◆ **SHORT EXERCISE**
Report every line from the material that contains the word "scene".

--- START OF DATA EXTRACT ---

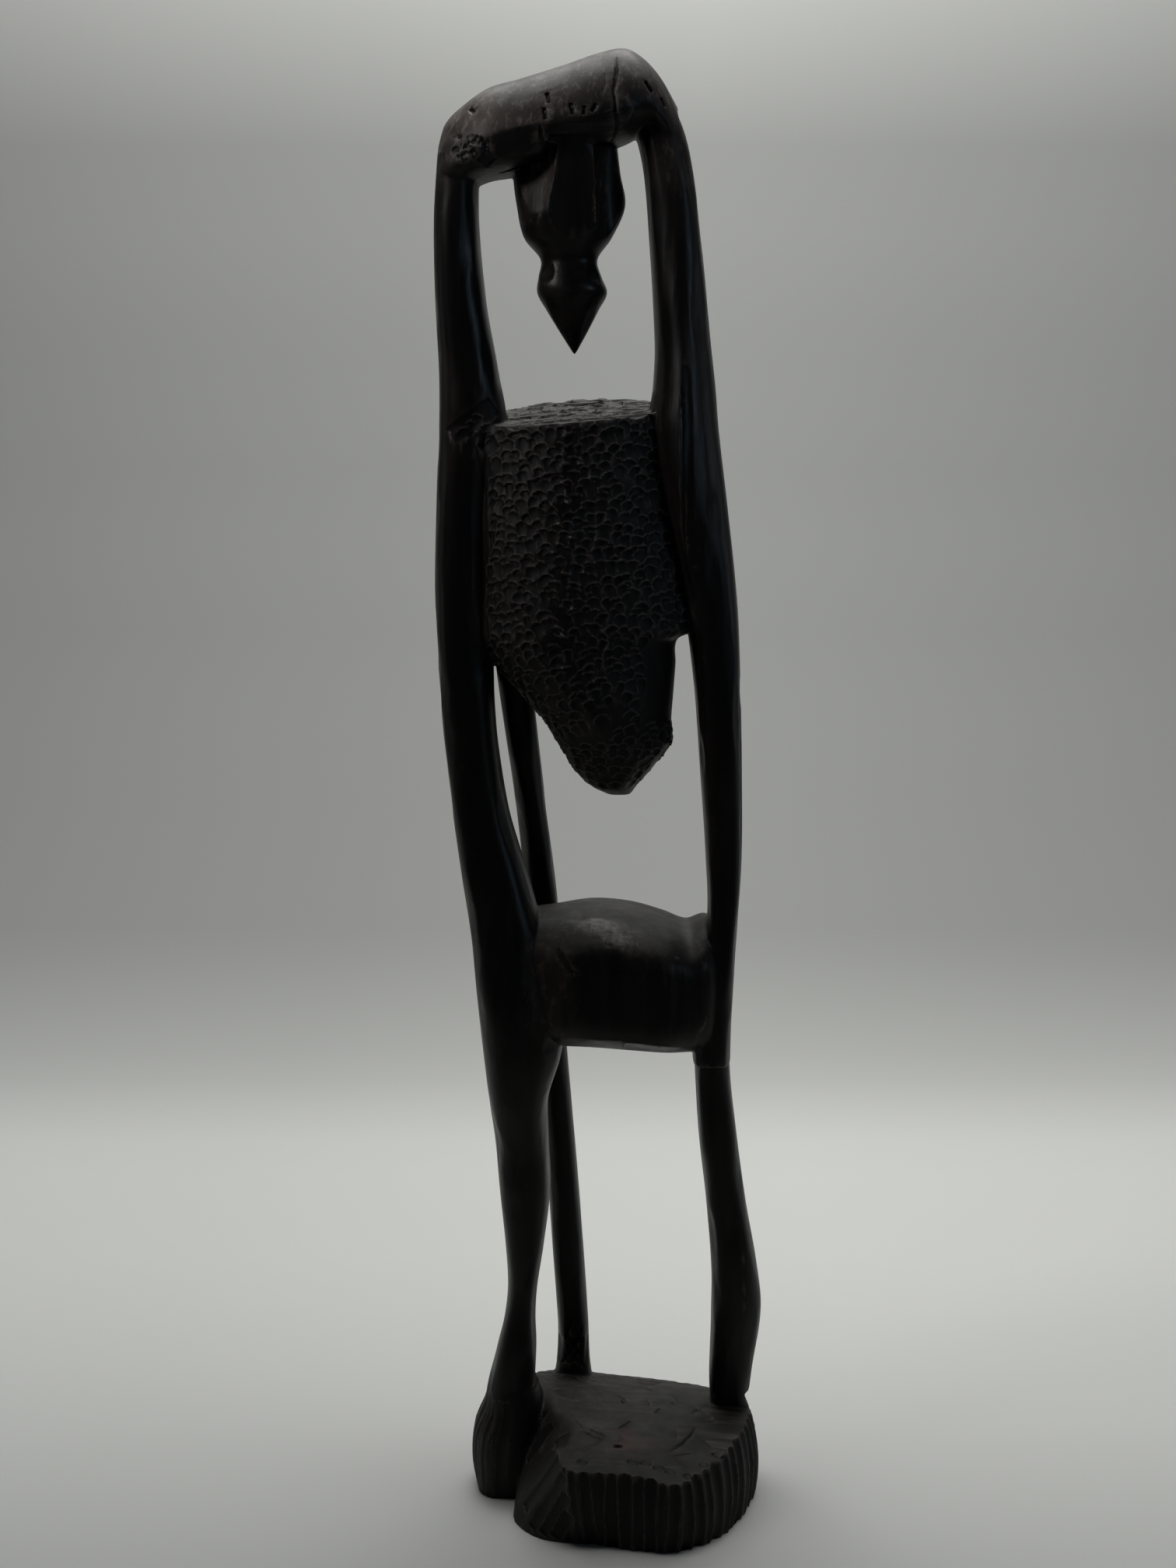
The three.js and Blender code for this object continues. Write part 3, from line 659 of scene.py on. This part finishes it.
on_torso = (across**3 + np.abs((y - section[:, 3]) / section[:, 4]) ** 3 < 1.4) & (z > 258) & (z < 403)
dull = np.where(on_torso, 0.8, np.interp(z, [170, 230], [0.3, 0.12]))
dull = np.where(on_base, 0.85 - 0.4 * np.clip((z - 36) / 8, 0, 1), dull)
dull = np.where(z > 455, np.maximum(dull, np.interp(z, [455, 474], [0.3, 0.5])), dull)
on_pelvis = (np.abs(x + 2) < 36) & (z > 168) & (z < 224) & (y < 42)
above_painted_highlight = z - PAINTED_HIGHLIGHT_Z + PAINTED_HIGHLIGHT_FALL * (x - PAINTED_HIGHLIGHT_X)
painted_highlight_patch = np.exp(-(((x - PAINTED_HIGHLIGHT_X) / 11) ** 2) - (above_painted_highlight / 3.5) ** 2) * (y < -15)
upward = np.clip((normals[:, 2] - 0.25) / 0.6, 0, 1)
dull = np.where(on_pelvis, np.maximum(dull, upward * (0.75 - 0.65 * painted_highlight_patch)), dull)
# Painted light: the pelvis's left side, which faces the left lamp, is made duller and paler.
painted_light_flank = np.clip((x + 33) / 3, 0, 1) * np.clip((-12 - x) / 8, 0, 1) * (z > 178) * (z < 214) * (y < -15)
dull = np.maximum(dull, 0.6 * painted_light_flank)
# Upward faces are paled, partly from wear and partly as painted light from above, less towards the right
# and on the torso's top.
upward_wear_and_painted_light = np.where(on_pelvis, np.interp(x, [4, 14], [0.3, 0.16]), np.interp(x, [-10, 20], [0.3, 0.03]))
wear_and_painted_light = upward * np.where(z > 385, 0.12, upward_wear_and_painted_light)
# The painted highlight on the pelvis's top is carried in the same value, above one.
wear_and_painted_light = np.where(on_pelvis, np.maximum(wear_and_painted_light, 2.6 * painted_highlight_patch), wear_and_painted_light)
# On the lintel the paleness follows how far the face turns up: painted light from above, with some wear.
wear_and_painted_light = np.where(z > LINTEL_LEVEL, np.clip((normals[:, 2] + 0.15) / 0.5, 0, 1), wear_and_painted_light)
# On the base the paleness fades out towards the front rim, as painted shade.
wear_and_painted_light = np.where(on_base, wear_and_painted_light * np.clip((y + 50) / 8, 0, 1), wear_and_painted_light)
# The front of the lintel's left end is paled further.
wear_and_painted_light += 0.3 * np.clip((-40 - x) / 5, 0, 1) * (z > 486) * (normals[:, 1] < -0.3)
wear_and_painted_light = np.maximum(wear_and_painted_light, 0.35 * painted_light_flank)
# Painted light: the pendant's side facets, turned to the sides where the light falls on them, are paled.
painted_light_cheek = np.clip((-0.2 - normals[:, 0]) / 0.3, 0, 1) + np.clip((normals[:, 0] - 0.35) / 0.3, 0, 1)
on_pendant = (z > 460) & (z < 487) & (x > -38) & (x < 9) & (y < 0)
wear_and_painted_light = np.where(on_pendant, np.maximum(wear_and_painted_light, 0.75 * painted_light_cheek * (normals[:, 1] < -0.2)), wear_and_painted_light)
# The base's top round the foot of the strut is paled.
strut_foot = np.clip(1.6 - np.hypot(x + 15, y - 43) / 7, 0, 1) * on_base * upward
wear_and_painted_light = np.maximum(wear_and_painted_light, 0.7 * strut_foot)
streak = np.array([(4.8, -23.7), (0, -45.4)])
run = streak[1] - streak[0]
part = np.clip(((x - streak[0, 0]) * run[0] + (y - streak[0, 1]) * run[1]) / (run @ run), 0, 1)
aside = np.hypot(x - streak[0, 0] - part * run[0], y - streak[0, 1] - part * run[1])
stain = np.clip(1.6 - aside / 2, 0, 1) * (z > 18) * on_base
# The edge value pales the rims, partly as wear and partly as a painted highlight, and darkens the hollows
# as painted shade; on the torso's chips both are made stronger.
bend = np.where(on_torso, 1.7, 1) * bend
# At a few listed spots the edge value is set to its palest.
for a, b in [(21.6, 207.4), (22.2, 198.2), (-15, 303), (-9.6, 294.7), (48, 88), (48.4, 82), (48.2, 75),
             (48, 69)]:
    bend[np.hypot(x - a, z - b) + 10 * (y > -2 + (z < 120) * 4) < 0.7] = 1
for name, values in (("dull", dull), ("wear_and_painted_light", wear_and_painted_light), ("edge", np.clip(bend * 4, -1, 1)), ("stain", stain)):
    final.attributes.new(name, "FLOAT", "POINT").data.foreach_set("value", values.astype(np.float32))


# Blackwood
# African blackwood, nearly black with brown streaks along the grain, waxed once, dull where it was left
# from the gouge. It is paler on top partly from wear and partly as painted light from above, carries a
# painted highlight on the pelvis's top, has pale rims that are partly wear and partly painted highlight,
# and painted shade in its hollows.

blackwood = bpy.data.materials.new("blackwood")
blackwood.use_nodes = True
nodes, links = blackwood.node_tree.nodes, blackwood.node_tree.links
surface = nodes["Principled BSDF"]
place = nodes.new("ShaderNodeTexCoord").outputs["Object"]


def stretched(scale, detail=4.0, rough=0.55):
    """Noise on the object's own coordinates, stretched by a scale for each axis."""
    move = nodes.new("ShaderNodeMapping")
    move.inputs["Scale"].default_value = scale
    links.new(place, move.inputs["Vector"])
    noise = nodes.new("ShaderNodeTexNoise")
    noise.inputs["Scale"].default_value = 1
    noise.inputs["Detail"].default_value = detail
    noise.inputs["Roughness"].default_value = rough
    links.new(move.outputs["Vector"], noise.inputs["Vector"])
    return noise.outputs["Fac"]


def value(name):
    """A value kept at the mesh's corners."""
    node = nodes.new("ShaderNodeAttribute")
    node.attribute_name = name
    return node.outputs["Fac"]


def spread(source, low, high, to_low=0.0, to_high=1.0):
    """A value moved from one span to another, and kept inside it."""
    node = nodes.new("ShaderNodeMapRange")
    links.new(source, node.inputs["Value"])
    for name, number in (("From Min", low), ("From Max", high), ("To Min", to_low), ("To Max", to_high)):
        node.inputs[name].default_value = number
    return node.outputs["Result"]


def times(first, second):
    """Two values multiplied, the second of which may be a plain number."""
    node = nodes.new("ShaderNodeMath")
    node.operation = "MULTIPLY"
    for socket, source in zip(node.inputs, (first, second)):
        if isinstance(source, float):
            socket.default_value = source
        else:
            links.new(source, socket)
    return node.outputs[0]


def blend(share, first, second):
    """One colour passing into another by a share."""
    node = nodes.new("ShaderNodeMix")
    node.data_type = "RGBA"
    links.new(share, node.inputs["Factor"])
    for name, colour in (("A", first), ("B", second)):
        socket = [item for item in node.inputs if item.name == name and item.type == "RGBA"][0]
        if isinstance(colour, tuple):
            socket.default_value = (*colour, 1)
        else:
            links.new(colour, socket)
    return [item for item in node.outputs if item.type == "RGBA"][0]


grain = spread(stretched((220, 220, 14)), 0.42, 0.66)
patches = spread(stretched((60, 60, 40)), 0.35, 0.65)
colour = blend(grain, (0.0035, 0.0033, 0.0034), (0.010, 0.0072, 0.0062))
colour = blend(times(value("dull"), 0.55), colour, (0.0095, 0.0082, 0.0078))
# Paleness from wear and painted light from above, in patches.
colour = blend(times(times(value("wear_and_painted_light"), patches), 0.8), colour, (0.040, 0.029, 0.0255))
scratches = stretched((420, 420, 170), 5, 0.7)
scuffs = spread(scratches, 0.52, 0.66)
# Pale scratches where that value is high: wear, and on the pelvis's top part of its painted highlight.
colour = blend(times(times(value("wear_and_painted_light"), scuffs), 0.6), colour, (0.12, 0.102, 0.094))
# Painted highlight: where that value passes one, on the pelvis's top, pale scratched colour is painted in
# as the lamp's reflection.
painted_highlight = times(spread(value("wear_and_painted_light"), 1.0, 2.2), spread(scratches, 0.34, 0.58))
colour = blend(painted_highlight, colour, (0.16, 0.145, 0.138))
colour = blend(times(value("stain"), 0.7), colour, (0.045, 0.018, 0.014))
# Pale rims where the skin stands out: partly wear, partly a painted highlight.
colour = blend(spread(value("edge"), 0.15, 0.8, 0.0, 0.6), colour, (0.07, 0.059, 0.055))
# Painted shade: darker where the skin lies deep, in the hollows of the cuts.
colour = blend(spread(value("edge"), -0.1, -0.6, 0.0, 0.8), colour, (0.0015, 0.0013, 0.0012))
links.new(colour, surface.inputs["Base Color"])
rough = nodes.new("ShaderNodeMath")
rough.operation = "ADD"
links.new(spread(value("dull"), 0.0, 1.0, 0.3, 0.62), rough.inputs[0])
links.new(spread(stretched((150, 150, 30)), 0.3, 0.7, -0.06, 0.08), rough.inputs[1])
links.new(rough.outputs[0], surface.inputs["Roughness"])
surface.inputs["Specular IOR Level"].default_value = 0.2
fibre = nodes.new("ShaderNodeBump")
fibre.inputs["Strength"].default_value = 0.25
fibre.inputs["Distance"].default_value = 0.0004
links.new(stretched((900, 900, 50), 6, 0.6), fibre.inputs["Height"])
links.new(fibre.outputs["Normal"], surface.inputs["Normal"])
final.materials.append(blackwood)
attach(carved, "root")
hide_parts("carving")


# Floor, light and camera
# A pale paper sweep, whose colour carries painted light and shade that darkens towards the front, over its
# bend and to the sides, a wide soft light overhead, and a broad weak one on each side, the right one
# cooler. The front has only two small narrow lamps, one from the upper left and a bluish one from the
# right.

FRONT, BEND, BEND_RADIUS, TOP, HALF_WIDTH = -3.0, 0.9, 0.5, 3.0, 3.0
turn = np.linspace(0, np.pi / 2, 25)
profile = np.concatenate([
    [(y, 0) for y in np.linspace(FRONT, BEND, 61)[:-1]],
    np.stack([BEND + BEND_RADIUS * np.sin(turn), BEND_RADIUS * (1 - np.cos(turn))], axis=-1),
    [(BEND + BEND_RADIUS, z) for z in np.linspace(BEND_RADIUS, TOP, 31)[1:]],
])
travel = FRONT + np.concatenate([[0], np.cumsum(np.linalg.norm(np.diff(profile, axis=0), axis=1))])
rails = np.linspace(-HALF_WIDTH, HALF_WIDTH, 61)
paper_spots = [(x, *spot) for spot in profile for x in rails]
grid = np.arange(len(paper_spots)).reshape(len(profile), len(rails))
quads = np.stack([grid[:-1, :-1], grid[:-1, 1:], grid[1:, 1:], grid[1:, :-1]], axis=-1).reshape(-1, 4)
sweep = bpy.data.meshes.new("sweep")
sweep.from_pydata(paper_spots, [], quads.tolist())
sweep.shade_smooth()
# Painted light and shade on the paper: its brightness along the sweep and across it follows the fall of
# the light.
stops = np.array([
    (FRONT, 0.08), (-0.7, 0.08), (-0.35, 0.12), (-0.2, 0.27), (-0.1, 0.42), (0.05, 0.53), (0.165, 0.58),
    (0.25, 0.596), (0.395, 0.589), (0.47, 0.56), (0.55, 0.452), (0.65, 0.39), (0.776, 0.35), (1, 0.304),
    (1.2, 0.32), (1.31, 0.337), (1.4, 0.345), (1.48, 0.375), (1.55, 0.39), (1.7, 0.48), (1.8, 0.47),
    (1.9, 0.42), (1.96, 0.62), (5, 0.7),
])
beside = [
    (-1.2, 0.3), (-0.6, 0.82), (-0.2, 0.9), (0, 0.98), (0.1, 1), (0.3, 0.94), (0.6, 0.88), (1.2, 0.3),
]
paper_light_and_shade = np.interp(travel, *stops.T)[:, None] * np.interp(rails, *np.array(beside).T)[None, :]
sweep.attributes.new("paper_light_and_shade", "FLOAT", "POINT").data.foreach_set("value", paper_light_and_shade.ravel().astype(np.float32))
floor = bpy.data.objects.new("sweep", sweep)
bpy.context.scene.collection.objects.link(floor)

paper = bpy.data.materials.new("paper")
paper.use_nodes = True
nodes, links = paper.node_tree.nodes, paper.node_tree.links
links.new(blend(value("paper_light_and_shade"), (0, 0, 0), (1, 1.01, 0.985)), nodes["Principled BSDF"].inputs["Base Color"])
nodes["Principled BSDF"].inputs["Roughness"].default_value = 0.9
nodes["Principled BSDF"].inputs["Specular IOR Level"].default_value = 0.1
sweep.materials.append(paper)

WIDE = 180
NARROW = 36
for name, place, aim, size, power, tint, cone in [
    ("overhead", (0.0, 0.45, 1.8), (0, 0.1, 0.2), 1.5, 30, (1, 1, 0.98), WIDE),
    ("backdrop_wash", (0.0, 0.7, 1.7), (0, 1.4, 0.9), 0.8, 8, (1, 1, 0.98), WIDE),
    ("left", (-1.3, 0.3, 0.4), (0, 0, 0.4), 0.6, 0.32, (1, 0.98, 0.95), WIDE),
    ("right", (1.3, 0.3, 0.4), (0, 0, 0.4), 0.6, 0.6, (0.8, 0.9, 1), WIDE),
    ("upper_left", (-0.85, -0.5, 1.0), (-0.02, 0, 0.55), 0.25, 0.22, (1, 0.96, 0.94), NARROW),
    ("right_front", (0.85, -0.6, 0.65), (0, 0, 0.44), 0.35, 0.05, (0.6, 0.8, 1), NARROW),
]:
    lamp = bpy.data.lights.new(name, "AREA")
    lamp.size = size
    lamp.energy = power
    lamp.color = tint
    lamp.spread = math.radians(cone)
    holder = bpy.data.objects.new(name, lamp)
    holder.location = place
    holder.rotation_euler = (Vector(place) - Vector(aim)).to_track_quat("Z", "Y").to_euler()
    bpy.context.scene.collection.objects.link(holder)
world = bpy.data.worlds.new("room")
world.use_nodes = True
world.node_tree.nodes["Background"].inputs["Color"].default_value = (0.7, 0.9, 1, 1)
world.node_tree.nodes["Background"].inputs["Strength"].default_value = 0.02
bpy.context.scene.world = world
bpy.context.scene.view_settings.view_transform = "Standard"

FOCAL_PIXELS = 3000
IMAGE_HEIGHT = 2016
SENSOR = 36
PITCH = math.radians(8)
AXIS_LENGTH = 836.6
AIM_ACROSS = -9.9
AIM_HEIGHT = 264.9
camera_data = bpy.data.cameras.new("camera")
camera_data.sensor_width = SENSOR
camera_data.lens = FOCAL_PIXELS / IMAGE_HEIGHT * SENSOR
camera = bpy.data.objects.new("camera", camera_data)
back, up = AXIS_LENGTH * math.cos(PITCH), AXIS_LENGTH * math.sin(PITCH)
camera.location = Vector((AIM_ACROSS, -back, AIM_HEIGHT + up)) * MM
camera.rotation_euler = (math.pi / 2 - PITCH, 0, 0)
bpy.context.scene.collection.objects.link(camera)
bpy.context.scene.camera = camera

--- END OF DATA EXTRACT ---

◆ **FULL ANSWER**
The three.js and Blender code for this object continues. Write part 3, from line 659 of scene.py on. This part finishes it.
bpy.context.scene.collection.objects.link(floor)
    bpy.context.scene.collection.objects.link(holder)
bpy.context.scene.world = world
bpy.context.scene.view_settings.view_transform = "Standard"
bpy.context.scene.collection.objects.link(camera)
bpy.context.scene.camera = camera